Александр Станюта — писатель, известный литературовед, профессор БГУ, доктор наук. Сын всенародно любимой актрисы Стефании Станюты. Внук знаменитого художника Михаила Станюты. И, наконец, муж талантливого ученого–экономиста, профессора Ирины Михайловой–Станюты. Все четыре имени трех поколений одной семьи находятся в Белорусской Энциклопедии! В нашей стране, к сожалению, подобных родословных — наперечет. ХХ век–волкодав, уничтожив цвет национальной интеллигенции в 1930–х, не дал продлиться, расцвести, продолжиться потомством сотням лучших белорусских фамилий. Остались считанные семьи, предки которых внесли достойный вклад в историю Беларуси, а биографии их детей, внуков, правнуков — им под стать: Горецкие, Мицкевичи, Тикоцкие, Бржозовские, Бембели... Из этого же ряда плеяда Станют. Ну а в целом белорусы — пассионарии: за последние 100 лет каждое новое поколение начинало жизнь с чистого листа, вне национальной и родовой истории. «Прервалась связь времен...» Не знаю, философствовал ли на эту тему профессор Станюта, но, будучи безупречным шестидесятником, он, конечно, не мог не возвращаться к этим мыслям, потому что еще при жизни своей великой матушки начал писать о ней книгу. Конечно, нам ценна даже просто биография талантливой актрисы. Но еще важнее внутренняя жизнь человека Стефании Станюты — ровесницы ХХ века. Кстати, не так давно книга была переиздана, причем на частные деньги спонсора. Что само по себе очень хороший знак.
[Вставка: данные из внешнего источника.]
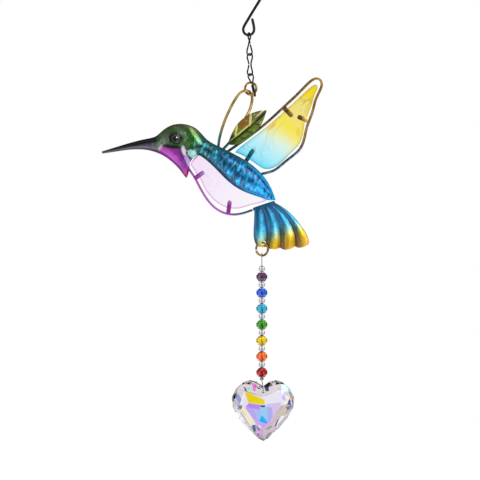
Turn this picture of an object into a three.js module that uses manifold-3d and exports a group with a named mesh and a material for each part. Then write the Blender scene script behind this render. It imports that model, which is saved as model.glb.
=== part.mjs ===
// Hummingbird sun catcher: a stamped metal bird with glass panes, a chain and S-hook above it,
// and a string of beads with a faceted crystal heart below it.
// Millimetres, +Z up, +X along the bird's tail, the painted front on the -Y side.
// The origin is the underside of the S-hook's crown, where the whole piece hangs.
import * as THREE from "three";
import { mergeVertices } from "three/addons/utils/BufferGeometryUtils.js";
import Module from "manifold-3d";

// The gap kept between pieces that touch.
const GAP = 0.3;

// S-hook: round wire, a wide crown above and a small closed eye below.
const HOOK_WIRE = 1.8;
const CROWN_RADIUS = 9.4;
const CROWN_ARC = [200, -33];
const SHANK = [[5.0, -18.4], [1.5, -24.1], [-1.9, -29.8]];
const EYE_RADIUS = 4.05;
const EYE_CENTRE = [-0.5, -35.5];
const EYE_ARC = [147, 367];
const HOOK_TIP = [[2.9, -31.3], [2.0, -27.5]];

// Chain: three wire links, each with an open bend at both ends, and a pinched waist where the
// wire's two ends meet, a share of the link's length apart.
const LINK_WIRE = 0.95;
const LINK_HALF_WIDTH = 2.1;
const LINK_HALF_WAIST = 0.75;
const LINK_CUT = 0.035;

// Jump rings: one above the bird, one through the tail.
const RING_WIRE = 1.45;
const RING_CUT = 9;
const TOP_RING = { radius: 4.4, centre: [1.0, 2.0, -77.3], turn: -20, cutAt: 60 };
const TAIL_RING = { radius: 4.7, centre: [9.07, -1.25, -192.2], turn: -26, cutAt: 190 };

// Bird: sheet metal with a plain back at Y = 0, and wires soldered behind it.
const FRAME_WIRE = 1.8;
const BELLY_WIRE = 1.5;
const WIRE_DEPTH = 1.3;
const SHEET = 1.0;
const RIM_WIDTH = 1.7;
const RIM_MOST = 0.12;
const DOME_SHARE = 0.3;
const DOME_MOST = 6.0;
const EYE_AT = [-52.0, -113.3];
const EYE_BALL = 1.5;
const BODY_ROWS = 35;

// Leaf: soldered over the hanger's right leg.
const LEAF_SHEET = 0.8;
const LEAF_FRONT = -0.75;
const LEAF_BULGE = 1.5;
const LEAF_VEINS = 5;
const VEIN_STEP = 0.55;

// Glass panes and the strips that hold them.
const PANE = 2.8;
const PANE_FRONT = 0.35;
const PANE_EDGE = 0.5;
const TAB_STRIP = 0.8;
const TAB_WIDTH = 3.0;
const TAB_CORNER = 0.3;

// Tail: a thin stamping with four flutes, hung from a rolled top edge.
const FLUTES = 4;
const FLUTE_DEPTH = 2.6;
const TAIL_SHEET = 0.8;
const TAIL_TIP_DROP = [1.0, 1.7, 2.1, 1.9];
const TAIL_EDGE_PHASE = 0.13;
const TAIL_BASE = -0.6;
const TAIL_HOLE_LONG = 3.6;
const TAIL_HOLE_HIGH = 2.7;
const TAIL_HOLE_AT = [10.35, -187.75];
const HEM = 2.5;
const HEM_ENDS = [[2.7, -163.8], [18.2, -158.6]];
const HEM_DEPTH = -0.5;

// Bead string.
const STRING_X = 8.93;
const STRING_Y = -1.18;
const STRING_WIRE = 0.5;
const STRING_TOP_Z = -194.8;
const STRING_END_Z = -203.2;
const FIRST_BEAD_Z = -206.4;
const BEAD_PITCH = 11.36;
const BEAD_PAIRS = 7;
const CLEAR_BEAD = 4.7;
const CLEAR_BEAD_LENGTH = 4.5;
const RONDELLE = 8.0;
const RONDELLE_LENGTH = 6.3;
const RONDELLE_END = 4.6;
const RONDELLE_BAND = 2.0;
const BEAD_BORE = 1.15;
const CRIMP = 2.6;
const CRIMP_LENGTH = 1.7;
const CRIMP_BORE = 1.5;
const CRIMP_Z = -284.67;

// Crystal heart: 45 mm wide and 18 mm thick, drilled front to back under its notch.
const HEART_CENTRE = [9.8, STRING_Y, -303.6];
const HEART_THICK = 18;
const HEART_GIRDLE = 3.2;
const HEART_BREAK_SHARE = 0.62;
const HEART_BORE = 1.9;
const HEART_BORE_Z = 9.9;
const HEART_WIRE_REACH = 5.6;

const wasm = await Module();
wasm.setup();

const rad = THREE.MathUtils.degToRad;
const lerp = THREE.MathUtils.lerp;
const flat = (point, y = 0) => new THREE.Vector3(point[0], y, point[1]);
const spatial = (point) => new THREE.Vector3(...point);
const curveOf = (points) => new THREE.CatmullRomCurve3(points);

// Evenly spaced points on a round arc that faces the viewer, between two angles in degrees.
function arcPoints([x, z], radius, [from, to], steps) {
  const points = [];
  for (let step = 0; step <= steps; step += 1) {
    const angle = rad(lerp(from, to, step / steps));
    points.push(flat([x + radius * Math.cos(angle), z + radius * Math.sin(angle)]));
  }
  return points;
}

// A closed geometry as a solid that can be joined and cut.
function solidOf(geometry) {
  const bare = geometry.clone();
  bare.deleteAttribute("normal");
  bare.deleteAttribute("uv");
  const merged = mergeVertices(bare, 1e-4);
  return new wasm.Manifold(new wasm.Mesh({
    numProp: 3,
    vertProperties: merged.attributes.position.array,
    triVerts: new Uint32Array(merged.index.array),
  }));
}

// A solid back as geometry.
function geometryOf(solid) {
  const mesh = solid.getMesh();
  const geometry = new THREE.BufferGeometry();
  geometry.setAttribute("position", new THREE.BufferAttribute(mesh.vertProperties, 3));
  geometry.setIndex(new THREE.BufferAttribute(mesh.triVerts, 1));
  return geometry;
}

// Round wire along a curve, with flat ends.
function wire(curve, diameter, steps, sides = 8) {
  const section = new THREE.Shape();
  section.absarc(0, 0, diameter / 2, 0, 2 * Math.PI);
  return new THREE.ExtrudeGeometry(section, {
    steps,
    curveSegments: sides / 2,
    bevelEnabled: false,
    extrudePath: curve,
  });
}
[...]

— Александр Александрович, в конце жизни Стефании Станюты вы в какой–то момент начали ограждать ее от поклонников. Это была ревность сына или?..

— Хороший вопрос. Поклонники действительно висели гроздьями. Но комплекса сына, если вы на него намекаете, у меня нет. Своя профессия, своя репутация. Показаться с мамой — ах... Я никогда не думал об этом. Она даже говорила: «Как хорошо, Сашка, что у тебя другая профессия». И к театру у меня спокойное отношение — он на меня действует не магнетически.

— И тем не менее...

— Был очень нехороший эпизод. Она ушла в 2000–м... Так вот где–то в середине 1990–х газеты о ней стали писать чуть ли не ежемесячно. И я видел, что во многих случаях идет халтура. Практикантки–девочки набивали на знаменитом имени руку! И я пошел в Дом прессы по газетам с просьбой: прекратите писать о Станюте, я, ее сын, умоляю вас! Потому что девальвируется имя, потому что люди стали нехорошо улыбаться. Припоминаю текст такого характера: «Это ужас, как она карабкается ночью по неосвещенному подъезду... Чуть влазит в переполненный автобус... Все ее толкают...» Представляете, именно на такой нищенской ноте. Это дешевка, это демагогия! Что вы себе позволяете, спрашивал я журналистов. Вы еще начнете писать, какого цвета у нее юбка?! Мама говорила: «Что они пишут, Сашка?! Я никогда не жалуюсь на это. Зачем? Что, я не могу себя контролировать?» Бесконечные сопли... Ты напиши, в чем ее актерская особенность, почему ее любят люди!.. Только старый Заир Азгур мог это сделать — у него вышла не одна книга воспоминаний о людях, об эпохе. Москва, Витебск, 1920–е годы — вот где основа мастерства Стефании Станюты. Пантомима, жест, карнавализация искусства — все было в радость, все новое! Никто ведь не знал, чем это потом кончится... Именно тогда она научилась быть на сцене смешной, экстравагантной, пластичной, эксцентричной. Потом, правда, понадобилось совсем другое амплуа — «Станюта–гаротнiца». А ей это никогда не нравилось!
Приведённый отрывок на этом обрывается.